(begin)
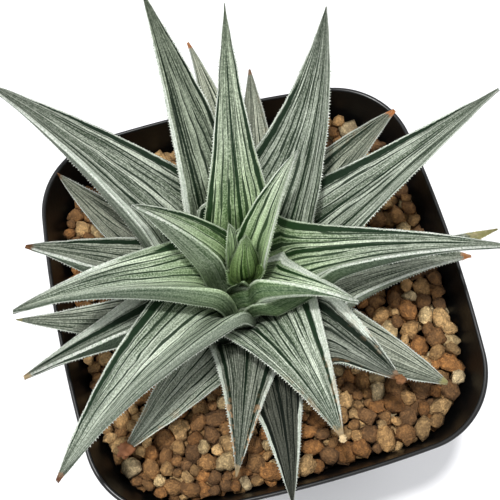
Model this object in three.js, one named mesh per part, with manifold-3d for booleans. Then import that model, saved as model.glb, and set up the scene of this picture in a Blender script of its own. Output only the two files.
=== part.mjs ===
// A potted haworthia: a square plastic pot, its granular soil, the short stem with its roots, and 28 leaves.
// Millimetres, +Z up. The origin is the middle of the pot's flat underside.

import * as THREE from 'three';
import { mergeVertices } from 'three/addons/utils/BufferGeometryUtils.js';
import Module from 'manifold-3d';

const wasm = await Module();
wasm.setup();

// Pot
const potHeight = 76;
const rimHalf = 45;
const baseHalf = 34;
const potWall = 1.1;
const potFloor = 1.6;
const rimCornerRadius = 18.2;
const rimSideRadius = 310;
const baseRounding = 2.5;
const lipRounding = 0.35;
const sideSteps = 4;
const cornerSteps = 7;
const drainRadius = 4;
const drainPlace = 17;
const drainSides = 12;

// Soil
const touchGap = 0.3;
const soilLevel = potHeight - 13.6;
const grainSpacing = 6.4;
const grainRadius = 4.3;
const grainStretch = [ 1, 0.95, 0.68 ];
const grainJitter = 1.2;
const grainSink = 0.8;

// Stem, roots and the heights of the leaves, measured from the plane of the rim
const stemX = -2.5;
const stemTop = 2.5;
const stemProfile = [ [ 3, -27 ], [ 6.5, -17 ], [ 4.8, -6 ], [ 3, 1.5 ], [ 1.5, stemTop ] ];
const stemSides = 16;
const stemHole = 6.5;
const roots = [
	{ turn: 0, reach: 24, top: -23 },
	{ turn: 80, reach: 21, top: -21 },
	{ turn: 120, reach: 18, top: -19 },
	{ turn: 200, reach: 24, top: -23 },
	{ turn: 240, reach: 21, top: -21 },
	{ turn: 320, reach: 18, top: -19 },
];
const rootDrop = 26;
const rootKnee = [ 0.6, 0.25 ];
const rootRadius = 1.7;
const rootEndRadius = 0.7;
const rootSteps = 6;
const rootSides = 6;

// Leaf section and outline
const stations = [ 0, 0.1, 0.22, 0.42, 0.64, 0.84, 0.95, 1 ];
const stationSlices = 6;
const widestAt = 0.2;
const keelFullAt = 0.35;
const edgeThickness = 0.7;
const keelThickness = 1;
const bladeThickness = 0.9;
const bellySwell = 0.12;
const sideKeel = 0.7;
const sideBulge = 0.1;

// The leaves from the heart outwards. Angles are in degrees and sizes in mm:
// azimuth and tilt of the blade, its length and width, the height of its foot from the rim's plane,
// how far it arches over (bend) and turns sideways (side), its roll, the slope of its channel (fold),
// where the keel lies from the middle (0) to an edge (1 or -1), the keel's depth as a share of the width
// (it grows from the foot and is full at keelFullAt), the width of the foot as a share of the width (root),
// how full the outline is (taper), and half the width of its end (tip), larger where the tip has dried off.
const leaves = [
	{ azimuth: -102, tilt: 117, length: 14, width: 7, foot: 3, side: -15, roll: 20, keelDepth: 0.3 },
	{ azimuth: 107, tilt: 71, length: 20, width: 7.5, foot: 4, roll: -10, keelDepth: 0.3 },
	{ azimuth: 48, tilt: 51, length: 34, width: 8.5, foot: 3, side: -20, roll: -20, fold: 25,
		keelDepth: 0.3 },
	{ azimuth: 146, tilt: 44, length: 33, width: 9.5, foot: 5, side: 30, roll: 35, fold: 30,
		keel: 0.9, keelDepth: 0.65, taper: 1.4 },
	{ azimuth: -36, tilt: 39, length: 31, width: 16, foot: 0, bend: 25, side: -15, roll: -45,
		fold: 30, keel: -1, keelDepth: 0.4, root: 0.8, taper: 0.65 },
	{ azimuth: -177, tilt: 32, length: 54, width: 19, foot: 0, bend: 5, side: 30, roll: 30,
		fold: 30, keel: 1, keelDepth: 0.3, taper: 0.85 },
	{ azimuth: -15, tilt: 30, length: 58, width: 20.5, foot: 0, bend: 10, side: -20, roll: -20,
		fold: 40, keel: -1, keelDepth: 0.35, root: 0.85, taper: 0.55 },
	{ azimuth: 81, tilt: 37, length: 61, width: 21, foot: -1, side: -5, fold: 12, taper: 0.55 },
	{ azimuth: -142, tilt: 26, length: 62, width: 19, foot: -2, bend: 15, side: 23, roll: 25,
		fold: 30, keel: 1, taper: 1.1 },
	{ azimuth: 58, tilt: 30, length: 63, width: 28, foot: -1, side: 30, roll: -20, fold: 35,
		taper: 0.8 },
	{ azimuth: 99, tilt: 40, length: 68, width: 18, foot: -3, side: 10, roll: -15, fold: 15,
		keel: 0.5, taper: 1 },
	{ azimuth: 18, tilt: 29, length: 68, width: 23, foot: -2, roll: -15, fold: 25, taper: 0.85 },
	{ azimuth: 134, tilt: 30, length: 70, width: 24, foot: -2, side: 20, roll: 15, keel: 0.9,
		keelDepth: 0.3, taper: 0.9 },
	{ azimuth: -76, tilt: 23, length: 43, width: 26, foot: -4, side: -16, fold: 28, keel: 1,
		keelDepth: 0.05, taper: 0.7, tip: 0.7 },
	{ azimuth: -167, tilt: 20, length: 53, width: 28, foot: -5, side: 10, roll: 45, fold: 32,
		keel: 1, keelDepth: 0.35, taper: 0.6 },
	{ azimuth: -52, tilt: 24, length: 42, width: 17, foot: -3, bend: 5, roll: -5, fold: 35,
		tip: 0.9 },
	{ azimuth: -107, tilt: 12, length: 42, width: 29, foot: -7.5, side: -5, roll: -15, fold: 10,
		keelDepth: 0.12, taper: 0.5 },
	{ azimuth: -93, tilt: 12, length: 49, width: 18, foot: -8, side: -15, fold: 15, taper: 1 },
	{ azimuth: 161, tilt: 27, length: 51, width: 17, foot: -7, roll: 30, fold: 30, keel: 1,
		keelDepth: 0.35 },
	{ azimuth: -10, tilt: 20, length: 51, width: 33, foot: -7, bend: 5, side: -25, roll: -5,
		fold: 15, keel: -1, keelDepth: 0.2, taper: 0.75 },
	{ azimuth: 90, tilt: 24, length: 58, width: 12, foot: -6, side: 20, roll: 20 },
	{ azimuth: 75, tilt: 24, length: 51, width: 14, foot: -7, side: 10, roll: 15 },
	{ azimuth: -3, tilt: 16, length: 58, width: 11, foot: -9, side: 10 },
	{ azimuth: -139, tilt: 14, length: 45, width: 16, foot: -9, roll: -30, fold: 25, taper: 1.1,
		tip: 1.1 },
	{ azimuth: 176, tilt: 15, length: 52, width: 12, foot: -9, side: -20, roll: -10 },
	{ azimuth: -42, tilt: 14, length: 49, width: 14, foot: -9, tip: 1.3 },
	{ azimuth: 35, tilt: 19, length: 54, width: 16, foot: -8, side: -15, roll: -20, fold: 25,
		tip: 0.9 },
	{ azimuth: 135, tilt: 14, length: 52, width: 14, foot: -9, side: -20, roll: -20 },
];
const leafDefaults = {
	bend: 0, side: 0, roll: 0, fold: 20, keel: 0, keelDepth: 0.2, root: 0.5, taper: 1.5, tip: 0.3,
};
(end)
(begin)
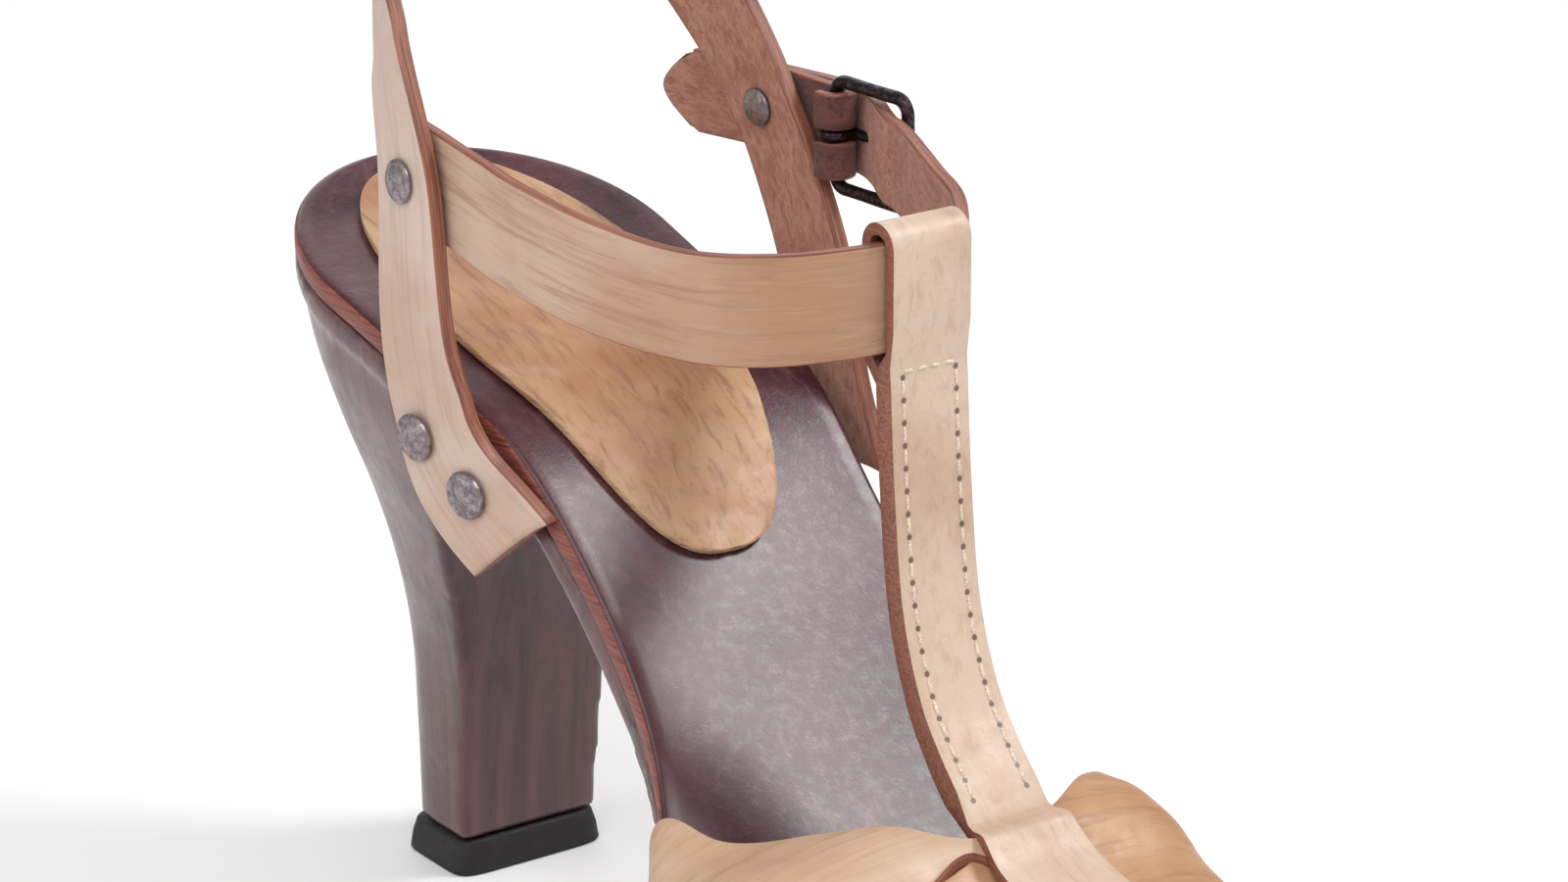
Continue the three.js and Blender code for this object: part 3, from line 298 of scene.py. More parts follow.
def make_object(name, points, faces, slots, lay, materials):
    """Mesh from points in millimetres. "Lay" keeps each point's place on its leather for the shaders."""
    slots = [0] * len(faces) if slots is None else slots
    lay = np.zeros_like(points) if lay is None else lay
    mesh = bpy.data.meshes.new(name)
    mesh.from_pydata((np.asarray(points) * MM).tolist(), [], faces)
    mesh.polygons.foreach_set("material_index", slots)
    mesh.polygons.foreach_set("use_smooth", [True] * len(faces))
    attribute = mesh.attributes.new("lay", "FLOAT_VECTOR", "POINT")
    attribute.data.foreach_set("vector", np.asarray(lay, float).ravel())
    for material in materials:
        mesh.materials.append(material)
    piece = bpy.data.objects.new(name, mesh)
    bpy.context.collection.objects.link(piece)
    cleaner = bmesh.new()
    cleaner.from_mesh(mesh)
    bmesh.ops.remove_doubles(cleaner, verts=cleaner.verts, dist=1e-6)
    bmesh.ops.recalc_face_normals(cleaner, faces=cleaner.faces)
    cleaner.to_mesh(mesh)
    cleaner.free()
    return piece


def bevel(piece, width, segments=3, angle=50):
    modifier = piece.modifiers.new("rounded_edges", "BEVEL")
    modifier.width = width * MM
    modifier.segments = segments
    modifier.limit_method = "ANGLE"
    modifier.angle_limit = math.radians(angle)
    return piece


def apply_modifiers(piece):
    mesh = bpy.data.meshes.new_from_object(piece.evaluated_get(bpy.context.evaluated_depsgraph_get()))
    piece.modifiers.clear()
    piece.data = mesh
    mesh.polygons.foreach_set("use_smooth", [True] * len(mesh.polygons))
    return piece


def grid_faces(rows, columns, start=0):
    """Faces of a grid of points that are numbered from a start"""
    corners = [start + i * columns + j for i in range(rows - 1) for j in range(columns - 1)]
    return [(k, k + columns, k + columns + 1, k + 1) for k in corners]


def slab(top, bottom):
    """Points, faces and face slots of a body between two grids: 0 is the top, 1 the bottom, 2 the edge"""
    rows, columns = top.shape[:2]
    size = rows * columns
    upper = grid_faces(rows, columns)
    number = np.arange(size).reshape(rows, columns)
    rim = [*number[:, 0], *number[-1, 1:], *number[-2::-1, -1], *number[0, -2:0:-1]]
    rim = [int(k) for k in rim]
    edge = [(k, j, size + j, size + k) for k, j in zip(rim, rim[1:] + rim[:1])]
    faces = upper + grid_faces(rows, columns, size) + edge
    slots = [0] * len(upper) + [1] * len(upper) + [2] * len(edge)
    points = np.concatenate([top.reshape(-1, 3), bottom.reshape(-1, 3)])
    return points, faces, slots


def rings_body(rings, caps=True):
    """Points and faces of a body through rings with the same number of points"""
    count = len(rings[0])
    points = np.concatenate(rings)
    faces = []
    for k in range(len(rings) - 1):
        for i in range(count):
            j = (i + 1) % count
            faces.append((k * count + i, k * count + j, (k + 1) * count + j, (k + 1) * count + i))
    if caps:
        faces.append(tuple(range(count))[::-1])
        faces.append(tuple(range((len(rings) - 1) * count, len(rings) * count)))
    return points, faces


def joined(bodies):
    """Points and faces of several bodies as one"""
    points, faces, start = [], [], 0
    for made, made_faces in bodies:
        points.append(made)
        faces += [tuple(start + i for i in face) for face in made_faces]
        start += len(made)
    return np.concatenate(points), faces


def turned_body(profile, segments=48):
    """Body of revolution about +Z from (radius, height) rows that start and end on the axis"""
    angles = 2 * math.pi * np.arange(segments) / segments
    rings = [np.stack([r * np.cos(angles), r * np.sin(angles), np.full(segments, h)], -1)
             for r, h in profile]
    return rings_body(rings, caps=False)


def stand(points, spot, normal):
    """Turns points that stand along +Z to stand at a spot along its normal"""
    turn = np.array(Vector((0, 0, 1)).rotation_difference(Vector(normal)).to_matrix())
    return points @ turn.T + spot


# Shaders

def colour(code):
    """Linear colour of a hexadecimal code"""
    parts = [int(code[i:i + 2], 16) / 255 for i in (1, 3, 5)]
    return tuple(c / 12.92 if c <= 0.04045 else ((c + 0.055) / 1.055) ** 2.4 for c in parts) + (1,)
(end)
(begin)
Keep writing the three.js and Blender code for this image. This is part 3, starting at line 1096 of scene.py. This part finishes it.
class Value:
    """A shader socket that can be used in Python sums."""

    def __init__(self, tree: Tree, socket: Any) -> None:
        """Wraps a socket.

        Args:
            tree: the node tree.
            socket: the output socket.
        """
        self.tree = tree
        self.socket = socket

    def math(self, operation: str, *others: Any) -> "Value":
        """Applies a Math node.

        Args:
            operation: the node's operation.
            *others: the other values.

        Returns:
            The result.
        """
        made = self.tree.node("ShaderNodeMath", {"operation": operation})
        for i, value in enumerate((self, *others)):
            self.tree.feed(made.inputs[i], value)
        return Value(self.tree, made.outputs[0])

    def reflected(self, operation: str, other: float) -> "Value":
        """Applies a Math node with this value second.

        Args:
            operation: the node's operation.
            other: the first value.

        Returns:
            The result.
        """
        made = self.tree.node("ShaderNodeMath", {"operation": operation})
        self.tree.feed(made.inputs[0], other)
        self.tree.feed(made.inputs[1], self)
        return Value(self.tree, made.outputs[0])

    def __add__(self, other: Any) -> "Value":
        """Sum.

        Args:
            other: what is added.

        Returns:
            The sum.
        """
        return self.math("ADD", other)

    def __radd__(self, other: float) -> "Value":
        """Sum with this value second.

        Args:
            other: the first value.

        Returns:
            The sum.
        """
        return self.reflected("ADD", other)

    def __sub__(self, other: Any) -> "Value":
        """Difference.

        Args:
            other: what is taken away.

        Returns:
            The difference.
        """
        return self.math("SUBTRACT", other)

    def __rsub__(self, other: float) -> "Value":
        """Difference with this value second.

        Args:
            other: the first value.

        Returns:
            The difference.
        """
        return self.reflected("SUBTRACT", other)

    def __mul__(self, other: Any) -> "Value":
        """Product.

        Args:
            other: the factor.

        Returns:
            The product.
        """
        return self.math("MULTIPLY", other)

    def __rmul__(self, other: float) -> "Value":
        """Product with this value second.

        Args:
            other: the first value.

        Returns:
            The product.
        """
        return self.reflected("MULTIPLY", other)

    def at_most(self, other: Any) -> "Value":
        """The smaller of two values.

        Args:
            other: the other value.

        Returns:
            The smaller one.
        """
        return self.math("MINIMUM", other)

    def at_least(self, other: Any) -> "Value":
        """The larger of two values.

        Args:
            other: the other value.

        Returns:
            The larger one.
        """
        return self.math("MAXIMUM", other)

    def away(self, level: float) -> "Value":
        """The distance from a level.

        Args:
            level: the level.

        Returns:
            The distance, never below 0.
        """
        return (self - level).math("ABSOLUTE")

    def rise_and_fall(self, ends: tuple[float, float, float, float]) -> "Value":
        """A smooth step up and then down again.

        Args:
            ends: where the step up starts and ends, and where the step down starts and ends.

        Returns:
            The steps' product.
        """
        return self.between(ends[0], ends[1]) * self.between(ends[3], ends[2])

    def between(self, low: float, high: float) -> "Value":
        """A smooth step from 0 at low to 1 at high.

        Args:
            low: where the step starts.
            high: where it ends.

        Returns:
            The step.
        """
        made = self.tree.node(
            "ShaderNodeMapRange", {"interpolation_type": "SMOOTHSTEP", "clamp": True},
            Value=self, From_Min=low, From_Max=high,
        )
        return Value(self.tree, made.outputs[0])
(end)
Output the lines of the records above exactly as they appear, from the line containing "Model this object" through the line containing "pot's flat underside.".

- Exercise answer
Model this object in three.js, one named mesh per part, with manifold-3d for booleans. Then import that model, saved as model.glb, and set up the scene of this picture in a Blender script of its own. Output only the two files.
=== part.mjs ===
// A potted haworthia: a square plastic pot, its granular soil, the short stem with its roots, and 28 leaves.
// Millimetres, +Z up. The origin is the middle of the pot's flat underside.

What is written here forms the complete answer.